In fact, considering the small size of Centuries & Sleuths and the large number of people that may show— if the soiree is too crowded when you arrive just stroll around and check out the hood for a while and return a little later to the store. Arnie and I will be holding forth, answering questions and signing books all night, so lots of folks will be filtering in and out throughout the evening. Once we finish closing down Augie’s we will likely adjourn to one of those fine establishments!!!

Oh, and don’t forget to buy a ton of books while you are in the bookstore! Although if you love mysteries, histories, police procedurals, and detective novels as much as I do it will be all you can muster not to just back your car up to the place and fill the trunk!

So please stop on by and say hello! It’s gonna be a VERY fun time!!!
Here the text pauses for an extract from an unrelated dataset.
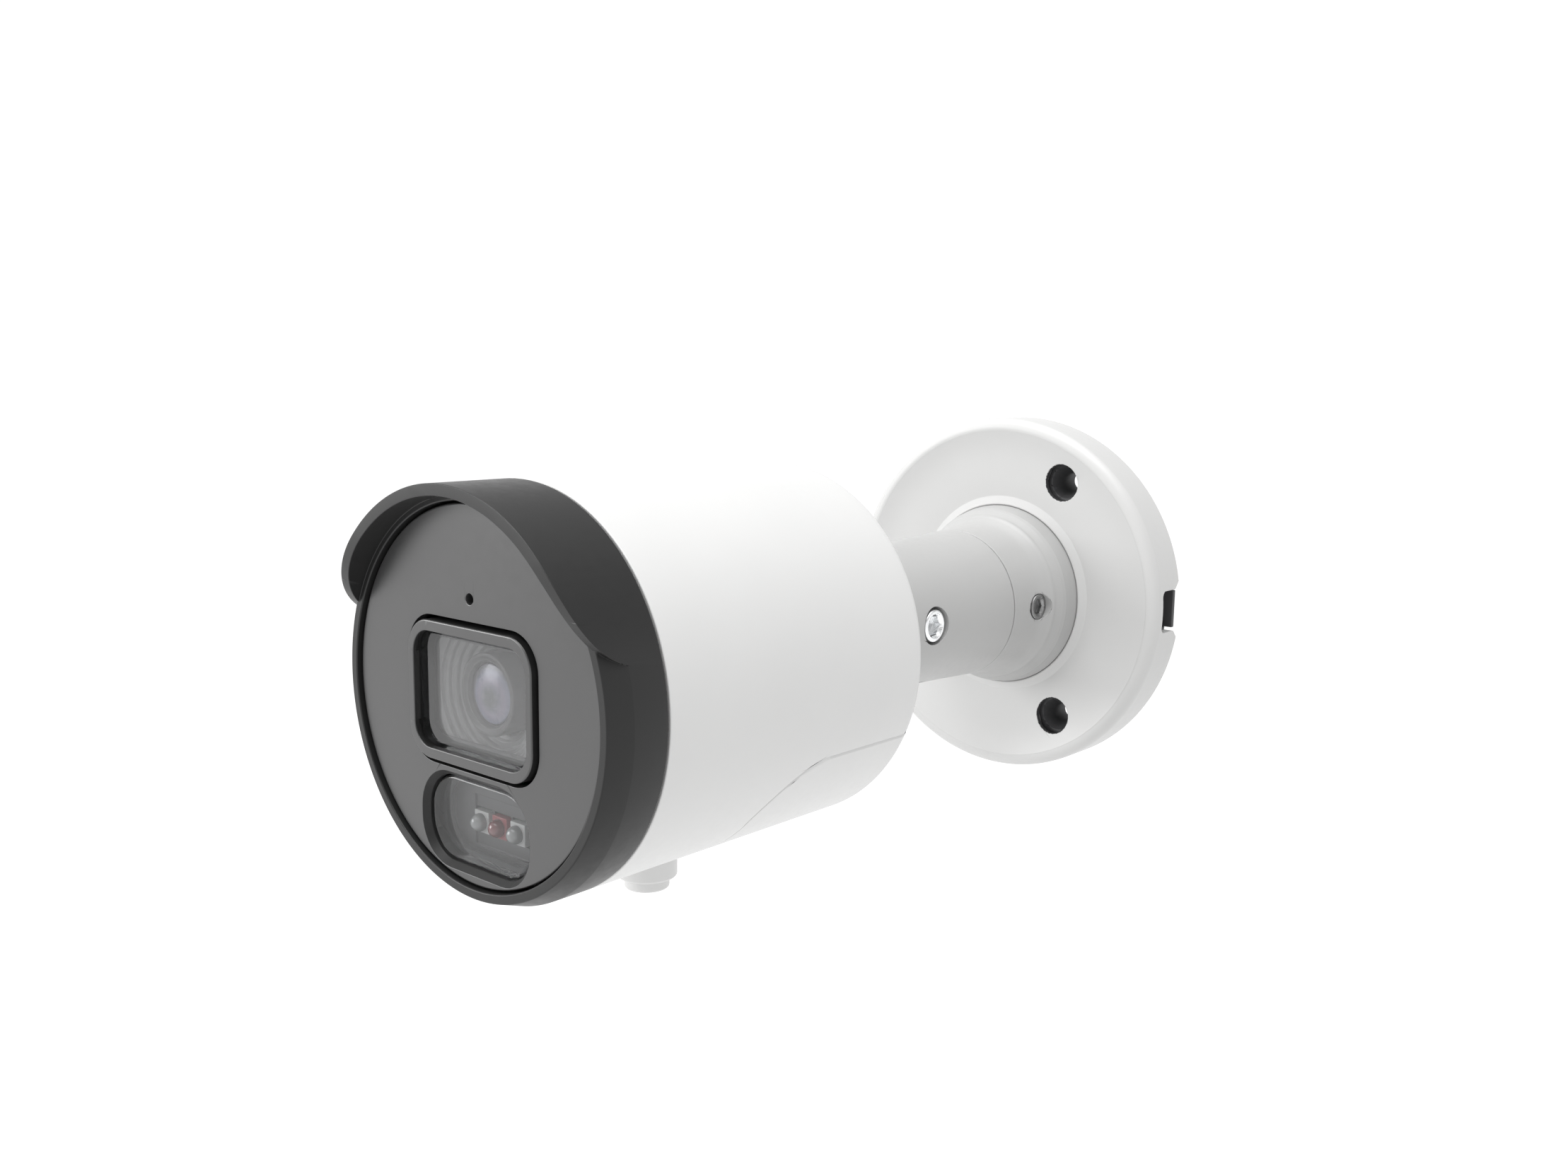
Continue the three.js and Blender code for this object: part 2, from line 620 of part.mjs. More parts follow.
const cardSlot = slotShell.subtract(box([-5.9, 5.9], [-112.5, -98], [-26.0, -24.9]));
const memoryCard = box([-5.5, 5.5], [-112.1, -98.6], [-25.75, -25.1]);
const buttonAcross = [11.2, -106];
const buttonBody = box([8.2, 14.2], [-109, -103], [-27.4, -24.3])
  .subtract(rod('z', 1.8, -30, -25.2, buttonAcross));
const resetButton = rod('z', 1.5, -28.6, -26, buttonAcross, 20);
camera.add(piece('board_chassis', chassis, aluminium));
camera.add(piece('main_board', mainBoard, circuitBoard));
camera.add(piece('processor', processor, chipBlack));
camera.add(piece('heat_sink', heatSink, aluminium));
camera.add(piece('socket_board', ioBoard, circuitBoard));
camera.add(piece('card_slot', cardSlot, steel));
camera.add(piece('memory_card', memoryCard, chipBlack));
camera.add(piece('button_body', buttonBody, blackPlastic));
camera.add(piece('reset_button', resetButton, rubber));

export default camera;
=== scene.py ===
import json
import math

import bmesh
import bpy
from mathutils import Matrix, Vector


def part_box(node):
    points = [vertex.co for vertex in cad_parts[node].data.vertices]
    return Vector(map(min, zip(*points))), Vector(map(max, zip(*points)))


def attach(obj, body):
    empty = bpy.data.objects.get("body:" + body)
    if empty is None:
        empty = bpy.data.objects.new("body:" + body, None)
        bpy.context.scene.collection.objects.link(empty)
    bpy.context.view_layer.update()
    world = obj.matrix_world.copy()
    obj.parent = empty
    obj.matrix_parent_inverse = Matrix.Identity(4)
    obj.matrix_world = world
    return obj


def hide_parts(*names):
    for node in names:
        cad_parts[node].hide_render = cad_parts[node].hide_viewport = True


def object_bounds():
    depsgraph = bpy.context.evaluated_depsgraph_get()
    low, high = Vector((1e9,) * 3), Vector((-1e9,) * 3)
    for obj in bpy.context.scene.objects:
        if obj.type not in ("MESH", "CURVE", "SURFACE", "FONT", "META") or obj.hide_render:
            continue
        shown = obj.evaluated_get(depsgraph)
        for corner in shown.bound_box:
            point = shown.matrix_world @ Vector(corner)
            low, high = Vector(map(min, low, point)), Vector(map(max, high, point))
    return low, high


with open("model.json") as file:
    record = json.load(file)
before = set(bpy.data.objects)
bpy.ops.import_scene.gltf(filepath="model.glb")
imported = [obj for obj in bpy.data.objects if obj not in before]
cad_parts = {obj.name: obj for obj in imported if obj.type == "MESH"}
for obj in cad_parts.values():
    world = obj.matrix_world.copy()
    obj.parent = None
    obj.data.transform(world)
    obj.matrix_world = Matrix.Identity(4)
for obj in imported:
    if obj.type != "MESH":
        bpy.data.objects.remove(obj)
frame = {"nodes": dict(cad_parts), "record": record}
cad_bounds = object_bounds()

MM = 0.001
owner = {}
for body_name, members in frame["record"]["behaviour"]["bodies"].items():
    for member in members:
        owner[member] = body_name


# ---------------------------------------------------------------- places taken from the CAD frame
def low(node, axis):
    """Lowest coordinate of a CAD node along x, y or z, in millimetres."""
    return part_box(node)[0]["xyz".index(axis)] / MM


def high(node, axis):
    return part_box(node)[1]["xyz".index(axis)] / MM


def rear(node):
    """Distance from the wall to the end of a node that is nearer the wall."""
    return -high(node, "y")


def front(node):
    return -low(node, "y")


def middle(node, axis):
    return (low(node, axis) + high(node, axis)) / 2


BODY_RADIUS = high("housing_shell", "x")
BASE_RADIUS = high("base_cover", "x")
HINGE = middle("hinge_bolt", "y")  # y of the tilt axis
ARM_FRONT_RADIUS = -low("swivel_arm", "y") + HINGE
PANEL_RADIUS = high("front_panel", "x")
PANEL_FACE = front("front_panel")
BODY_REAR = rear("housing_shell")
SEAM = front("swivel_collar") + 0.3  # where the arm meets its collar
COLLAR_SCREWS = [(middle(f"collar_screw_{i}", "x"), middle(f"collar_screw_{i}", "z")) for i in (1, 2, 3)]


# ---------------------------------------------------------------- mesh building
def arc(centre, radius, start, end, steps):
    angles = [math.radians(start + (end - start) * i / steps) for i in range(steps + 1)]
    return [(centre[0] + radius * math.cos(a), centre[1] + radius * math.sin(a)) for a in angles]


def rounded(points, closed=True):
    """A 2-D outline from (a, b) or (a, b, fillet) points, with each fillet drawn as an arc."""
    result = []
    count = len(points)
    for i, point in enumerate(points):
        here = Vector(point[:2])
        fillet = point[2] if len(point) > 2 else 0
        if not fillet or (not closed and i in (0, count - 1)):
            result.append(tuple(here))
            continue
        before = (Vector(points[i - 1][:2]) - here).normalized()
        after = (Vector(points[(i + 1) % count][:2]) - here).normalized()
        half = before.angle(after) / 2
        if half > math.radians(89.5):
            result.append(tuple(here))
            continue
        reach = fillet / math.tan(half)
        centre = here + (before + after).normalized() * (fillet / math.sin(half))
        first = here + before * reach - centre
        last = here + after * reach - centre
        turn = first.angle_signed(last)
        steps = max(3, math.ceil(abs(math.degrees(turn)) / 11))
        for k in range(steps + 1):
            result.append(tuple(centre + Matrix.Rotation(-turn * k / steps, 2) @ first))
    return result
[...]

When you see this handsome fellow you will know you are in Book Heaven!!!


Big thanks to everyone who made my Printers Row Lit Fest appearance such a HUGELY fun time!!! From my fellow panelists to the folks in attendance- and particularly the army of bright and helpful young folks who are the engine that makes that huge machine run.

It was an incredible and somewhat surreal experience, like being called from the mud pit at Lollapalooza to go up onstage and jam with the band.

Thanks again to everyone who made it possible!!!